Gossip protocols (like SWIM) provide sub-second failure detection through peer-to-peer probing. They are effective and well-understood. So why does Apiary use storage-based heartbeats instead?

Network assumptions. Gossip requires that nodes can reach each other directly. On a home network with Raspberry Pis behind NAT routers, this is not guaranteed. Storage (S3, MinIO, or local filesystem) is always reachable.

Complexity. SWIM requires a protocol implementation, a transport layer, and careful tuning of probe intervals, suspicion timeouts, and incarnation numbers. Storage-based heartbeats require writing and reading JSON files.

v1 scope. 5-second heartbeats with 30-second failure detection is acceptable for v1's batch query workloads. Gossip is planned for v2, where streaming workloads require sub-second detection.
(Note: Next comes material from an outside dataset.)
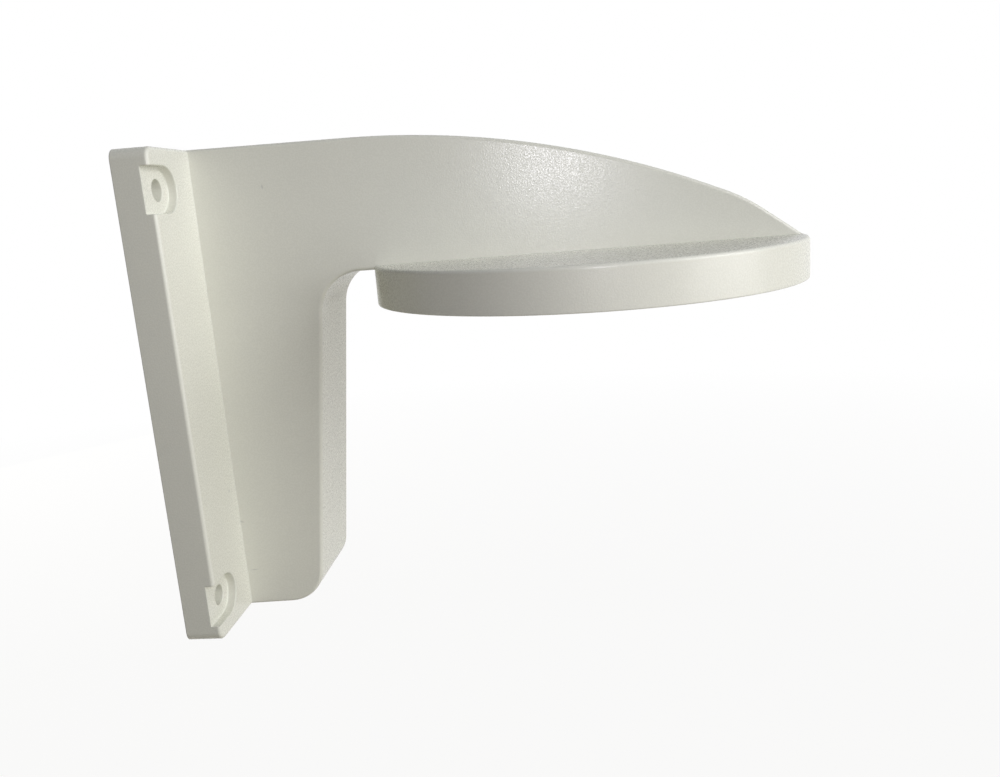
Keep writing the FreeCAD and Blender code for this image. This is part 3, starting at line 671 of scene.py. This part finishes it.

Why No Direct Communication?

Direct node-to-node communication (for query results, data shuffles, or cache coordination) would reduce latency. But it introduces:

  • NAT traversal. Home networks often use NAT. Direct communication requires port forwarding, UPnP, or a relay service.
  • Firewall configuration. Each new port is an attack surface that must be secured.
  • Connection management. TCP connections between N nodes scale as O(N^2).
  • Partial failures. Node A can reach B but not C, creating split-brain scenarios.

By routing everything through storage, Apiary eliminates all of these problems. The tradeoff is higher latency for coordination (50-200ms per S3 round trip). For v1's batch workloads, this is acceptable.

v2 adds Arrow Flight for low-latency data shuffles between nodes that can reach each other directly, with S3 as a fallback.